Spatial Normalization of [18f]flutemetamol PET Images
Though currently approved for visual assessment only, there is evidence to suggest that quantification of amyloid-β (Aβ) PET images may reduce inter-reader variability and aid in the monitoring of treatment effects in clinical trials. Quantification typically involves a regional atlas in standard space, requiring PET images to be spatially normalized. Different uptake patterns in Aβ-positive and Aβ-negative subjects, however, makes spatial normalization challenging. In this study we propose a method to spatially normalize [18F]flutemetamol images, using a synthetic template based on principal component images to overcome these challenges.
[18F]flutemetamol PET and corresponding MR images from a phase II trial (n = 70), including subjects ranging from Aβ-negative to Aβ-positive, were spatially normalized to standard space using an MR driven registration method (SPM12). [18F]flutemetamol images were then intensity normalized using the pons as reference region. Principal component images were calculated from the intensity normalized images. A linear combination of the first two principal component images was then used to model a synthetic template, spanning the whole range from Aβ-negative to Aβ-positive. The synthetic template was then incorporated in our registration method, where the optimal template was calculated as part of the registration process, providing a PET only driven registration method. Evaluation of the method was done in two steps. First, co-registered gray matter masks generated using SPM12 were spatially normalized using the PET and MR driven methods, respectively. The spatially normalized gray matter masks were then visually inspected and quantified. Secondly, to quantitatively compare the two registration methods, additional data from an ongoing study were spatially normalized using both methods with correlation analysis on the resulting cortical SUVR values.
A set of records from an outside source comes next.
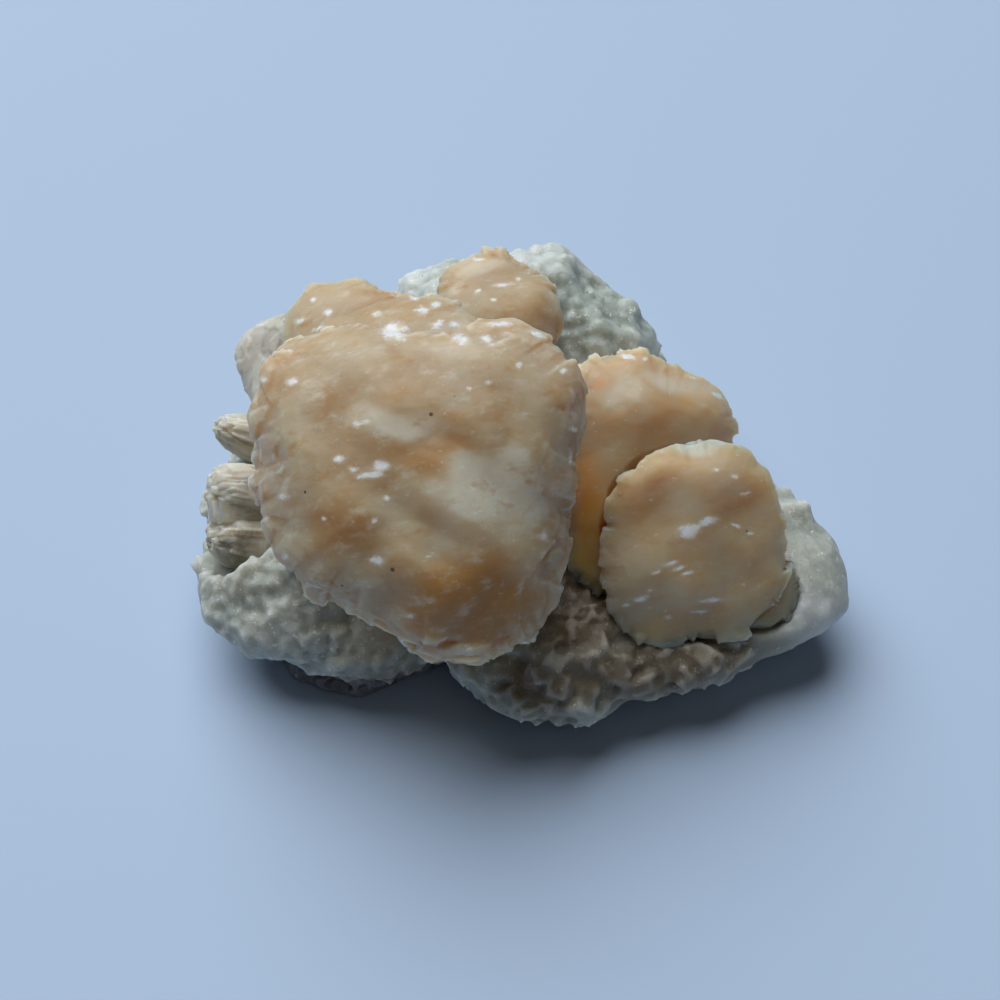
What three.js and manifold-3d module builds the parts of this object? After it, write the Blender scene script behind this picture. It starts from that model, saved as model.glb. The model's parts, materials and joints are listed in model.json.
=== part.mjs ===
// A stilbite cluster: peach sheaves of stilbite on a lumpy white druse crust, which lines a rind of dark basalt.
// Millimetres, +Z up, +X to the right and -Y to the front of the display face. The origin is on the surface
// that the cluster rests on, under the middle of its bounding box.
import * as THREE from "three";
import { ImprovedNoise } from "three/addons/math/ImprovedNoise.js";
import { mergeVertices } from "three/addons/utils/BufferGeometryUtils.js";
import Module from "manifold-3d";

const wasm = await Module();
wasm.setup();
const noise = new ImprovedNoise();

// Driving dimensions
const GAP = 0.3; // clearance where two grown pieces meet
const MIDDLE = new THREE.Vector3(2.472, 4.024, 0); // middle of the footprint in the frame that the places below use
const BASE_Z = 0; // height of the flat underside
const CRUST_LOW_Z = 1.6; // the crust's lowest rim, clear of the surface
const TRIM_TOP_Z = 80; // above everything
const TRIM_WIDTH = 200; // wider than everything

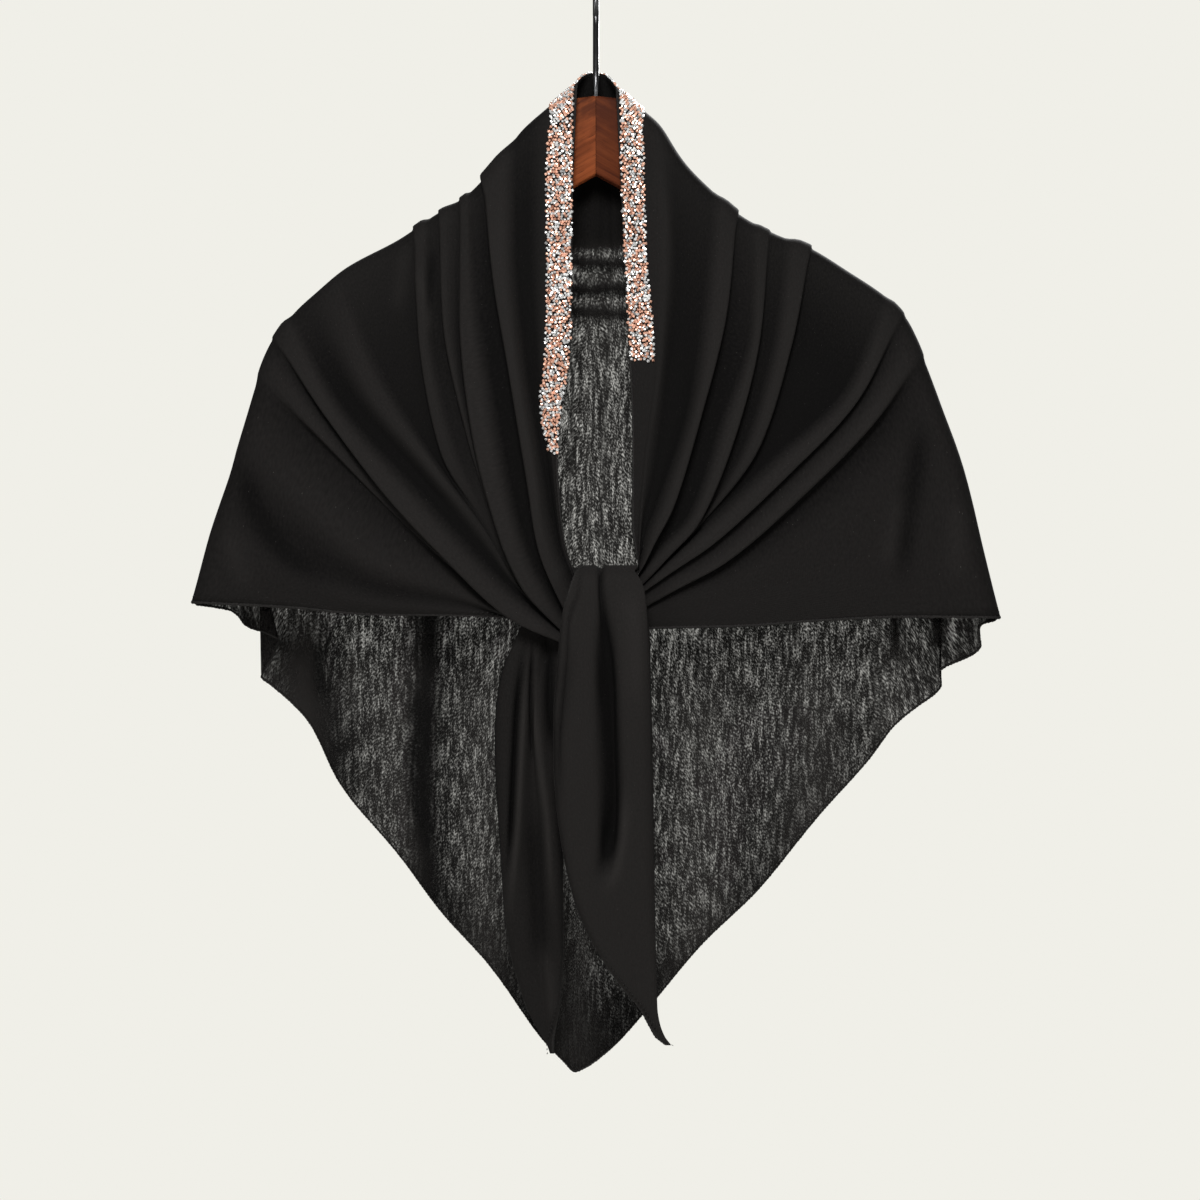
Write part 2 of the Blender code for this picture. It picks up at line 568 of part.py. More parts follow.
def make_knot():
    # The crossing inside the knot: a bundle wound once, square at both ends
    centre_z = (KNOT_TOP + KNOT_BOTTOM) / 2
    ends = np.array([-SIDES["left"]["knot"][0], SIDES["right"]["knot"][0]], float)
    left, right = placed(ends, np.full(2, -KNOT_DEPTH), np.full(2, centre_z))[:, 0]
    rings = []
    for f in np.linspace(0.0, 1.0, KNOT_RINGS):
        x = left + SEAM + (right - left - 2 * SEAM) * f
        ring = []
        for angle in np.arange(KNOT_SIDES) * 2 * math.pi / KNOT_SIDES:
            pleat = KNOT_PLEAT_DEPTH * math.cos(KNOT_PLEATS * angle + KNOT_WIND * f) ** 2
            ring.append((x, *knot_outline(angle, -pleat)))
        rings.append(ring)
    loft("knot", rings, "jersey")


def wood_top(side, out):
    # Level at the mitre, then just under the cloth
    table = np.array(SIDES[side]["turn"], float)
    line = turn_at(side, out)[:, 0]
    slope = np.gradient(line, out)
    under = line - WOOD_CLEAR * np.sqrt(1 + slope * slope)
    neck = WOOD_TOP - 0.12 * out
    shown = table[1, 0]
    f = ease((out - 10) / (shown - 10))
    return np.where(out < shown, neck * (1 - f) + np.minimum(neck, under) * f, under)


def make_arms():
    for side, spec in SIDES.items():
        sign = spec["sign"]
        out = np.concatenate([[SEAM / 2], WOOD_STEPS, WOOD_REACH - np.array(WOOD_TIP_STEPS)])
        top = wood_top(side, out)
        bottom = WOOD_APEX - WOOD_PITCH * out
        rings = []
        for x, high, low in zip(out, top, bottom):
            past = max(x - WOOD_REACH + WOOD_TIP, 0.0) / WOOD_TIP
            blunt = (1 + math.sqrt(1 - past * past)) / 2
            half = (high - low) / 2 * blunt
            middle = (high + low) / 2 - ((high - low) / 2 - half) * WOOD_TIP_DROP
            ring = []
            for angle in (np.arange(WOOD_SIDES) + 0.5) * 2 * math.pi / WOOD_SIDES:
                c, s = math.cos(angle), math.sin(angle)
                y = WOOD_THICK / 2 * blunt * math.copysign(abs(c) ** WOOD_SQUARE[0], c)
                z = middle + half * math.copysign(abs(s) ** WOOD_SQUARE[1], s)
                ring.append((sign * x, y, z))
            rings.append(ring)
        loft("hanger_arm_" + side, rings, "wood")


def make_hook():
    # The wire rises from the wood, leans back and bends over to the front
    radius = HOOK_INSIDE + WIRE / 2
    centre_z = -HOOK_INSIDE
    path = [(y, WOOD_TOP + height) for y, height in HOOK_STEM]
    for angle in np.radians(np.linspace(*HOOK_BEND, HOOK_STEPS + 1)):
        path.append((radius * math.cos(angle), centre_z + radius * math.sin(angle)))
    path = np.array(path)
    run = unit(np.gradient(path, axis=0))
    run[0] = (0.0, 1.0)
    rings = []
    for (y, z), (dy, dz) in zip(path, run):
        ring = []
        for angle in np.arange(WIRE_SIDES) * 2 * math.pi / WIRE_SIDES:
            side = WIRE / 2 * math.cos(angle)
            proud = WIRE / 2 * math.sin(angle)
            ring.append((side, y - dz * proud, z + dy * proud))
        rings.append(ring)
    loft("hanger_hook", rings, "metal")


for old in list(bpy.data.objects):
    bpy.data.objects.remove(old, do_unlink=True)

make_fronts()
make_back()
make_tails()
make_knot()
make_arms()
make_hook()
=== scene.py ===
# A black jersey headscarf with a crystal edge, hung round a wooden hanger and tied in front.
# Tables are in millimetres: x to the right, z up, and y to the back, from the hook's bend.

import math
import random

import bmesh
import bpy
import numpy as np
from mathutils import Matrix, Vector
from mathutils.bvhtree import BVHTree


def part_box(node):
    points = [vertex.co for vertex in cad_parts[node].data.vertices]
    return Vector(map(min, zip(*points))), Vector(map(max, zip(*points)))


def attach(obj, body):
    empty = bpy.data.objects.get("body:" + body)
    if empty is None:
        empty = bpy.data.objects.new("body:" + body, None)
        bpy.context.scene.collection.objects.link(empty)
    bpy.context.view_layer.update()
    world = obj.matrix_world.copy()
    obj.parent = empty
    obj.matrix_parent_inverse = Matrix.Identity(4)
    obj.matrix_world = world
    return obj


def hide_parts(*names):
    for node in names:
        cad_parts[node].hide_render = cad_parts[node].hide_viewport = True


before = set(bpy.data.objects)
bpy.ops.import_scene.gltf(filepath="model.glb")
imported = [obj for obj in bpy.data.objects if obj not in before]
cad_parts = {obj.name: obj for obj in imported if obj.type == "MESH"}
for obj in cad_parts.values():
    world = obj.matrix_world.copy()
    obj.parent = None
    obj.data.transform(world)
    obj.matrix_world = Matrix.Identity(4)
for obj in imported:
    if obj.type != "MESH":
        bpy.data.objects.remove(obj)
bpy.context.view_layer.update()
mm = 0.001
body = "root"

eye = dict(distance=2200.0, x=3.0, z=-452.0, width=876.0)    # width of the picture at the hanger


# Shader maths: a socket that Python's own operators work on

class Socket:
    def __init__(self, finish, socket):
        self.finish = finish
        self.socket = socket

    def maths(self, operation, first, second, clamp=False):
        settings = dict(operation=operation, use_clamp=clamp)
        return self.finish.node("Math", settings, {0: first, 1: second})

    def __add__(self, other):
        return self.maths("ADD", self, other)

    def __radd__(self, other):
        return self.maths("ADD", other, self)

    def __sub__(self, other):
        return self.maths("SUBTRACT", self, other)

    def __rsub__(self, other):
        return self.maths("SUBTRACT", other, self)

    def __mul__(self, other):
        return self.maths("MULTIPLY", self, other)

    def __rmul__(self, other):
        return self.maths("MULTIPLY", other, self)

    def held(self):
        return self.maths("ADD", self, 0.0, clamp=True)      # between 0 and 1

    def span(self, low, high):
        inputs = {"Value": self, "From Min": low, "From Max": high}
        return self.finish.node("MapRange", dict(interpolation_type="SMOOTHSTEP"), inputs)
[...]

All scans were successfully spatially normalized using the proposed method, with no manual adjustments performed. Both visual and quantitative comparison between the PET and MR driven methods showed high agreement in cortical regions. [18F]flutemetamol quantification showed strong agreement between the SUVR values for the PET and MR driven methods (R2=0.996; pons reference region).
The principal component template registration method allows for robust and accurate registration of [18F]flutemetamol images to a standardized template space, without the need for an MR image.